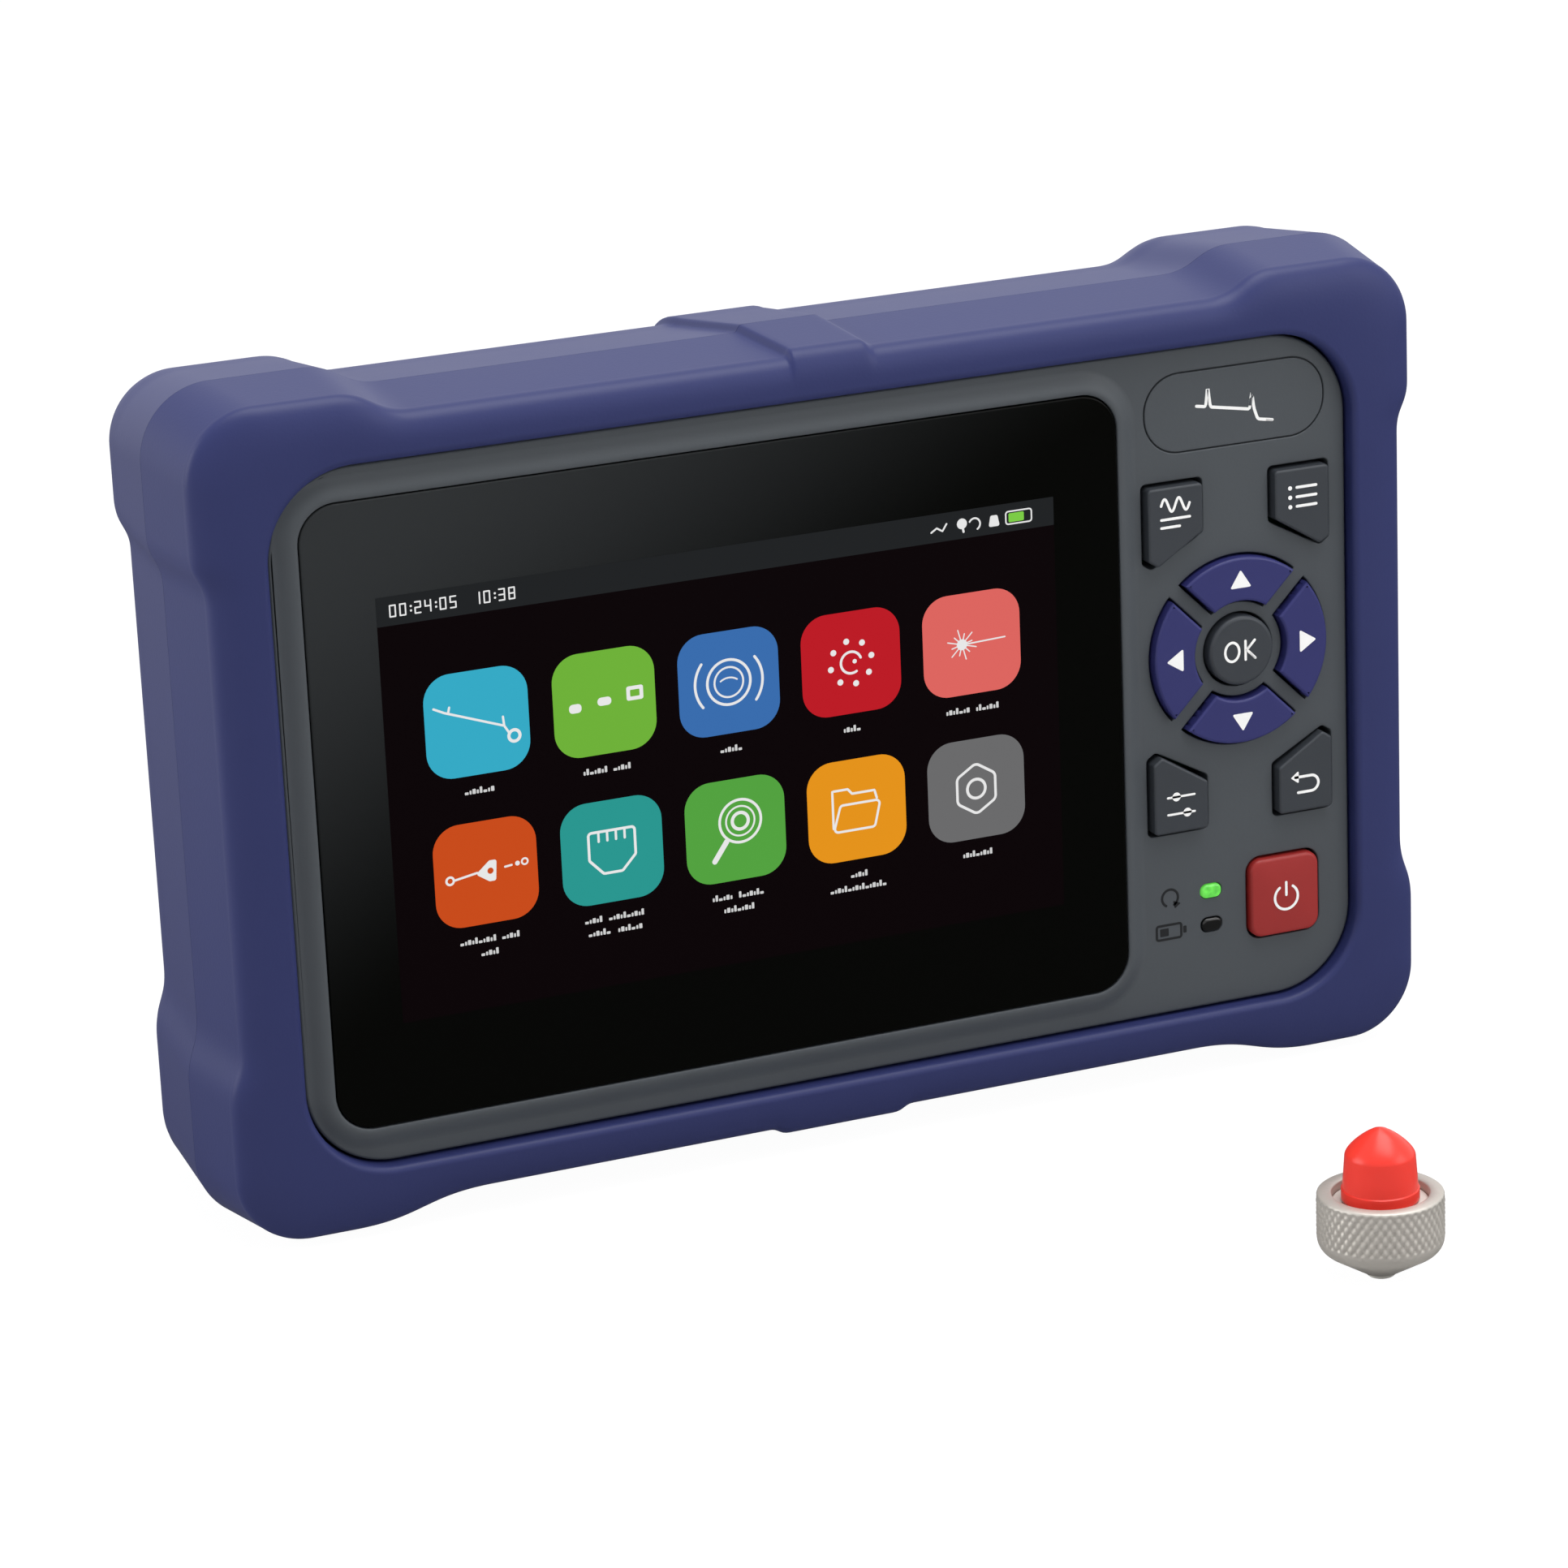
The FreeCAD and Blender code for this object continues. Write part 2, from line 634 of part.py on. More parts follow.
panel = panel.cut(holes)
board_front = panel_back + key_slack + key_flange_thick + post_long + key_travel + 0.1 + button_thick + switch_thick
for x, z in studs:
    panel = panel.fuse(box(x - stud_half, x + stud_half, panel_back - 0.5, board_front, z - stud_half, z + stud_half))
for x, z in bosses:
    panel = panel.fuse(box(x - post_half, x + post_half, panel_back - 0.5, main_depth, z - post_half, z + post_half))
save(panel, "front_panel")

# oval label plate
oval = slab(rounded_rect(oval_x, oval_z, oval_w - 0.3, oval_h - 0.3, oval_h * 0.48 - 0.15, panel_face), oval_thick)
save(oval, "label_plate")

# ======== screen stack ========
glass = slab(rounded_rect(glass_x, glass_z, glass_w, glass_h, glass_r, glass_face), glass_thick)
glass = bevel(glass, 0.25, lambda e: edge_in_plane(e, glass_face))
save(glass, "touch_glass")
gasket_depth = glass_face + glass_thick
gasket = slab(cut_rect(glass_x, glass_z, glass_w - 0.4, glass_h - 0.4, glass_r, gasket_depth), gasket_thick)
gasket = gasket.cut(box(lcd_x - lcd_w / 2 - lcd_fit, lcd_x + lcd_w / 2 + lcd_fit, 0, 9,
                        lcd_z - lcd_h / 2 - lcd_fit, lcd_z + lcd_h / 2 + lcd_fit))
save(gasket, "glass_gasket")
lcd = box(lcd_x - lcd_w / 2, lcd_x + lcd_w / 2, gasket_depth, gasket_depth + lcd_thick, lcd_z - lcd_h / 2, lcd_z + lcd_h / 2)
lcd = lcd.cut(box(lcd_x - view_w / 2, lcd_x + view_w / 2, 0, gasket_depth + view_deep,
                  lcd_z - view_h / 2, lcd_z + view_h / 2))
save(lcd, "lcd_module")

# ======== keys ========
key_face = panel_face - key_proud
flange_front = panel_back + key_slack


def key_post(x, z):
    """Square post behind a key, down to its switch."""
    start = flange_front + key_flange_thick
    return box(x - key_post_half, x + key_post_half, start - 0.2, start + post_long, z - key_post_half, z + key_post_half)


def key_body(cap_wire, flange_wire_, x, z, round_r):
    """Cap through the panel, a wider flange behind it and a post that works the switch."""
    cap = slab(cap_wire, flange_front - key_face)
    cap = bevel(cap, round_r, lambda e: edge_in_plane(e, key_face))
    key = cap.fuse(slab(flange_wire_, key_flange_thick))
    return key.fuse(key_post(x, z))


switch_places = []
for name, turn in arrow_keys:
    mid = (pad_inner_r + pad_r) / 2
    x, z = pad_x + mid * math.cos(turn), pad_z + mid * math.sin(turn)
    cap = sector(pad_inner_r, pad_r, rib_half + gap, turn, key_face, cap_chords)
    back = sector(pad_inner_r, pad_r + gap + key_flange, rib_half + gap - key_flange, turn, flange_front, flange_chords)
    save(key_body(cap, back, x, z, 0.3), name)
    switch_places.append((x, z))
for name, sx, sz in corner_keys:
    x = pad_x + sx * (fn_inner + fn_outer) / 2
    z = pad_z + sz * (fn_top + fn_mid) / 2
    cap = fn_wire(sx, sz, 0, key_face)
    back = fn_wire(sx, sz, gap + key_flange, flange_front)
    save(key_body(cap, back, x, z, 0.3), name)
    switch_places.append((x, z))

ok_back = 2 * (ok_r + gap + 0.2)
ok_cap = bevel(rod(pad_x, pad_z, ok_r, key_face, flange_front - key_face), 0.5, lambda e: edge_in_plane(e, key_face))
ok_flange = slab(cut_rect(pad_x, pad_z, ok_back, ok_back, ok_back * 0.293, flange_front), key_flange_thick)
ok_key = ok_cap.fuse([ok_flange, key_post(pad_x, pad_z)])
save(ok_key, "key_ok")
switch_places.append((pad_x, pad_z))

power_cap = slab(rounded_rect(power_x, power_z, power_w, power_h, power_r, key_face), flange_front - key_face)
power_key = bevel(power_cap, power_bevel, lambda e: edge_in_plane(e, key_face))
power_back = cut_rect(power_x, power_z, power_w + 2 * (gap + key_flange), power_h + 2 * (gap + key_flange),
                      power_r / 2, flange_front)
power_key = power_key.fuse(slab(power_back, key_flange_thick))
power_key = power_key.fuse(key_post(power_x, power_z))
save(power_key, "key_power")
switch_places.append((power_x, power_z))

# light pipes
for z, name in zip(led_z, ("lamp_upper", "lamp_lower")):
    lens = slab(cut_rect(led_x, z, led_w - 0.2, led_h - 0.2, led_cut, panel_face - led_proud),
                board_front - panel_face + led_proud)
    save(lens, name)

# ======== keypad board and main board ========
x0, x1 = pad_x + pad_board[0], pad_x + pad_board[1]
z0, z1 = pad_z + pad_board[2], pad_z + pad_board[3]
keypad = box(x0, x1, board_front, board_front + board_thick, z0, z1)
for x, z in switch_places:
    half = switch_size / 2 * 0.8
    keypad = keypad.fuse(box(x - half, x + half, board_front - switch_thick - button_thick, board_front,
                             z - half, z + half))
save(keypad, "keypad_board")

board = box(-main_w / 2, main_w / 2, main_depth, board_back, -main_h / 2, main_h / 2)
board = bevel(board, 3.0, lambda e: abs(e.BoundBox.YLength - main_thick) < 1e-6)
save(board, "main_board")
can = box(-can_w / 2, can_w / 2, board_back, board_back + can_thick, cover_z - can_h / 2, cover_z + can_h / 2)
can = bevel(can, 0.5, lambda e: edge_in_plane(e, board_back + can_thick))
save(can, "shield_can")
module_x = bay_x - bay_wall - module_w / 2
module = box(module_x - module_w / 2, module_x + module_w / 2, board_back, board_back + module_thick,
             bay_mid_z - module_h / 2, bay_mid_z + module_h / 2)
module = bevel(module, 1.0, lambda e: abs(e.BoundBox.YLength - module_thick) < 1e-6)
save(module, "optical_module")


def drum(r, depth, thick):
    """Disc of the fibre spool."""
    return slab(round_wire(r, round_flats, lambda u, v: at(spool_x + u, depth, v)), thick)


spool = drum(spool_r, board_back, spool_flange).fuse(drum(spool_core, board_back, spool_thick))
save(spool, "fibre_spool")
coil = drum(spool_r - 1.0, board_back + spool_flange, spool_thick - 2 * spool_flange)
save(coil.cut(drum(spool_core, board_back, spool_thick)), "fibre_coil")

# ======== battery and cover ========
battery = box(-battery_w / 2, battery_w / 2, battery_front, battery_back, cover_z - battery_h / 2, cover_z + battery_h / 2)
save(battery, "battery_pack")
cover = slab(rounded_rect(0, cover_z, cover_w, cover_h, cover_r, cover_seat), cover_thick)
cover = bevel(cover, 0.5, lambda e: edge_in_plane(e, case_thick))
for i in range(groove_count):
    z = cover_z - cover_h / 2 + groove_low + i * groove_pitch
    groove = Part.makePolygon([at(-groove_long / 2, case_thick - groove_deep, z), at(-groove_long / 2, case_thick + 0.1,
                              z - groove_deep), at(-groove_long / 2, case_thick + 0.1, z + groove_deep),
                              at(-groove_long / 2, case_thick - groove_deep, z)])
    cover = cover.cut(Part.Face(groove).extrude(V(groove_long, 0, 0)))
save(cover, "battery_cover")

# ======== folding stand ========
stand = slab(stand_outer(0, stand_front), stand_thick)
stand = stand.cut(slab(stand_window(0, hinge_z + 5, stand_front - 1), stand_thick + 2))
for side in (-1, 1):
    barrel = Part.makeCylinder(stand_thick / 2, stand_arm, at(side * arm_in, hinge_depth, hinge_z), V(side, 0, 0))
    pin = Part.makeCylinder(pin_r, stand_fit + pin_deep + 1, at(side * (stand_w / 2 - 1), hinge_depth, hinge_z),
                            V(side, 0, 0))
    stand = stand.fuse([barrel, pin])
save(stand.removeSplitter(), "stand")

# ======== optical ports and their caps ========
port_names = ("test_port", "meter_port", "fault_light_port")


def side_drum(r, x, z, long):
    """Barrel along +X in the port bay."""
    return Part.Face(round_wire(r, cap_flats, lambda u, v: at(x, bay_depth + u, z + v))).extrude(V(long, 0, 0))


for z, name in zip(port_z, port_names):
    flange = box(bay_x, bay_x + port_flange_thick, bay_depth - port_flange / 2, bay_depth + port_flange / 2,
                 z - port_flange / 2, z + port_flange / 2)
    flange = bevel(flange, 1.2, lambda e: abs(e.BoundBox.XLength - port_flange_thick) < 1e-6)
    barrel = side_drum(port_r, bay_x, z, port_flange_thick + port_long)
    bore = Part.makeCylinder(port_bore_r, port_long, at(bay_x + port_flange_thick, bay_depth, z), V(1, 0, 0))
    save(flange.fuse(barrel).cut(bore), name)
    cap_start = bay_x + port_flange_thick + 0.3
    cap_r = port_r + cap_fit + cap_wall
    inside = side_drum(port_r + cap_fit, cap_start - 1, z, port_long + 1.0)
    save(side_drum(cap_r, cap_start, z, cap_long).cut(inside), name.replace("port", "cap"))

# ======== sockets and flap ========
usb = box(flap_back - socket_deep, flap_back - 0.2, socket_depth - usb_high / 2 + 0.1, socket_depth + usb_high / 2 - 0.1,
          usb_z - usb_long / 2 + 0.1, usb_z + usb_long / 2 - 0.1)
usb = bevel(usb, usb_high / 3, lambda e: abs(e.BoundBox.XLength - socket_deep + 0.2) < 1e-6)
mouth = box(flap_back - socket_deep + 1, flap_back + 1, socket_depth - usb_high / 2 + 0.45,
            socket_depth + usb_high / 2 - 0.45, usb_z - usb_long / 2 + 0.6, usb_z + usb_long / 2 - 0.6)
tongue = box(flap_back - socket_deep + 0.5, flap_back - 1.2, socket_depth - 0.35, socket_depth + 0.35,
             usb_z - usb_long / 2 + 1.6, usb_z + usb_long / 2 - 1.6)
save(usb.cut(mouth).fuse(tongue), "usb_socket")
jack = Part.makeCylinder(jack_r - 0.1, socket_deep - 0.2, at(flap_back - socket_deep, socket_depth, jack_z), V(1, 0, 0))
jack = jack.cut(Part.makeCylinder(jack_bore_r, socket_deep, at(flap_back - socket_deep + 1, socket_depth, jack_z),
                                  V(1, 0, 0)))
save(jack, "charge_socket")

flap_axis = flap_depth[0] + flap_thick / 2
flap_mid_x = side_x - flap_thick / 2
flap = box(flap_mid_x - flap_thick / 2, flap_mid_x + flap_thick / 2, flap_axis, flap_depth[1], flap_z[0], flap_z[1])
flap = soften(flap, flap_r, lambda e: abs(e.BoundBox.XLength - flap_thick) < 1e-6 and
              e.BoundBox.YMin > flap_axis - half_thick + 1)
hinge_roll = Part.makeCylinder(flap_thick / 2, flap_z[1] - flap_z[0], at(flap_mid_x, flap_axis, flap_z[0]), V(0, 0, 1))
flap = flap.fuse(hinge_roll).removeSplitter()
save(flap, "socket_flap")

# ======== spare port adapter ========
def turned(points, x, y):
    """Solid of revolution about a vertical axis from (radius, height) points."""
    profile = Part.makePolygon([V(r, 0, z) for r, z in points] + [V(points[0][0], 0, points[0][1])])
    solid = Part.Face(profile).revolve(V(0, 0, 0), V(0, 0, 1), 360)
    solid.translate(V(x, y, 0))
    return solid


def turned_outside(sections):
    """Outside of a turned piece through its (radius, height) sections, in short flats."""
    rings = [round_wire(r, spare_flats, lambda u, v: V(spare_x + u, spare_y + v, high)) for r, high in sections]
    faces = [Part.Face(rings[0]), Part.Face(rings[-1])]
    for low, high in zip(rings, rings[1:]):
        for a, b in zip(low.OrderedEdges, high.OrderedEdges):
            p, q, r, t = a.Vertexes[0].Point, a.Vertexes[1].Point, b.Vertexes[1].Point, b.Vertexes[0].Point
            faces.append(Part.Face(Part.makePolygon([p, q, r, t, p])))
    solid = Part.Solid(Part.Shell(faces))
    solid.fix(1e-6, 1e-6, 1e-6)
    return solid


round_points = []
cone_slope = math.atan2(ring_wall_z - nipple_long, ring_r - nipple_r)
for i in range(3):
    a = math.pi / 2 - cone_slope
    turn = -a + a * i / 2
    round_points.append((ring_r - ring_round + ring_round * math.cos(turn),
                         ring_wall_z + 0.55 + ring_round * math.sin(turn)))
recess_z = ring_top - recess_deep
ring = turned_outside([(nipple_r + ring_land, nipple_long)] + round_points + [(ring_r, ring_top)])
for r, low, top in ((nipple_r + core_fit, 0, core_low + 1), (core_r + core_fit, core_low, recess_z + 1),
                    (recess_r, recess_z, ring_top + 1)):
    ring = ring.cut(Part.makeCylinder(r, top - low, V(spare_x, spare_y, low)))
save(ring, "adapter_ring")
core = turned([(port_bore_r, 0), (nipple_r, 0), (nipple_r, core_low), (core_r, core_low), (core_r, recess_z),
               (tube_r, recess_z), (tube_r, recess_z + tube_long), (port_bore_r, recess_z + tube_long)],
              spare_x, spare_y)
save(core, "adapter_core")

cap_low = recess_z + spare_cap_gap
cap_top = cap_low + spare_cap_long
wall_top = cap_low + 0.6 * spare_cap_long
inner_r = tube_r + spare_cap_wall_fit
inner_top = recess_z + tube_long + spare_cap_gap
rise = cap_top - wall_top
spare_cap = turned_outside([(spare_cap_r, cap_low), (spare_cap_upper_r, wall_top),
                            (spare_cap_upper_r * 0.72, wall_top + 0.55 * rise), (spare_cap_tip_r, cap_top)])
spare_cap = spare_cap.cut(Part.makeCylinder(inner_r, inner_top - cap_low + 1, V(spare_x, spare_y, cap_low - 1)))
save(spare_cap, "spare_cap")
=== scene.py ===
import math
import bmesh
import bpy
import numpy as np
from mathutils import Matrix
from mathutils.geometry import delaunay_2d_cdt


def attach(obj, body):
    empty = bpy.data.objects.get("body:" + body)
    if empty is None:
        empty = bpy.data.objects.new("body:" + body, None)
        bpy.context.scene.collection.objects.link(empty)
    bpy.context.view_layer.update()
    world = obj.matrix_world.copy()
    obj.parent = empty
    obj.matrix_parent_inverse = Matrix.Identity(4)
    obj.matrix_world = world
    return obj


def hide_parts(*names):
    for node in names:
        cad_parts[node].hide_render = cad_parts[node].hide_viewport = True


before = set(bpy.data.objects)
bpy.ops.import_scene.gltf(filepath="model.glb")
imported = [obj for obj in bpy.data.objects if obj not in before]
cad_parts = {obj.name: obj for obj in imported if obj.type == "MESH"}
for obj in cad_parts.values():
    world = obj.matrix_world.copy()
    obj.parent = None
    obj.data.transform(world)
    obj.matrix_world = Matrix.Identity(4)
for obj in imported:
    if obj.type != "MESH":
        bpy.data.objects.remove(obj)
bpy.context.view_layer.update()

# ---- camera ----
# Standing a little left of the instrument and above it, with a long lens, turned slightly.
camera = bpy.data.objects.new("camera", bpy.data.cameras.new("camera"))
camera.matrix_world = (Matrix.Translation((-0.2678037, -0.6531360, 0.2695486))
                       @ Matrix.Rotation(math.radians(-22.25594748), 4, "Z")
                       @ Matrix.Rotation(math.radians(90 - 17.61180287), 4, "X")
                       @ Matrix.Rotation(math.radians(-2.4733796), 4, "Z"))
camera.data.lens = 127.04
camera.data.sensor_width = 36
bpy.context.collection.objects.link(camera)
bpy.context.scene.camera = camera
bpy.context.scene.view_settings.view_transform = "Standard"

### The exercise
Give back exactly the stretch that opens on the line with "cap_low = recess_z + spare_cap_gap" and closes on the line with "obj.parent = None".

### Answer
cap_low = recess_z + spare_cap_gap
cap_top = cap_low + spare_cap_long
wall_top = cap_low + 0.6 * spare_cap_long
inner_r = tube_r + spare_cap_wall_fit
inner_top = recess_z + tube_long + spare_cap_gap
rise = cap_top - wall_top
spare_cap = turned_outside([(spare_cap_r, cap_low), (spare_cap_upper_r, wall_top),
                            (spare_cap_upper_r * 0.72, wall_top + 0.55 * rise), (spare_cap_tip_r, cap_top)])
spare_cap = spare_cap.cut(Part.makeCylinder(inner_r, inner_top - cap_low + 1, V(spare_x, spare_y, cap_low - 1)))
save(spare_cap, "spare_cap")
=== scene.py ===
import math
import bmesh
import bpy
import numpy as np
from mathutils import Matrix
from mathutils.geometry import delaunay_2d_cdt


def attach(obj, body):
    empty = bpy.data.objects.get("body:" + body)
    if empty is None:
        empty = bpy.data.objects.new("body:" + body, None)
        bpy.context.scene.collection.objects.link(empty)
    bpy.context.view_layer.update()
    world = obj.matrix_world.copy()
    obj.parent = empty
    obj.matrix_parent_inverse = Matrix.Identity(4)
    obj.matrix_world = world
    return obj


def hide_parts(*names):
    for node in names:
        cad_parts[node].hide_render = cad_parts[node].hide_viewport = True


before = set(bpy.data.objects)
bpy.ops.import_scene.gltf(filepath="model.glb")
imported = [obj for obj in bpy.data.objects if obj not in before]
cad_parts = {obj.name: obj for obj in imported if obj.type == "MESH"}
for obj in cad_parts.values():
    world = obj.matrix_world.copy()
    obj.parent = None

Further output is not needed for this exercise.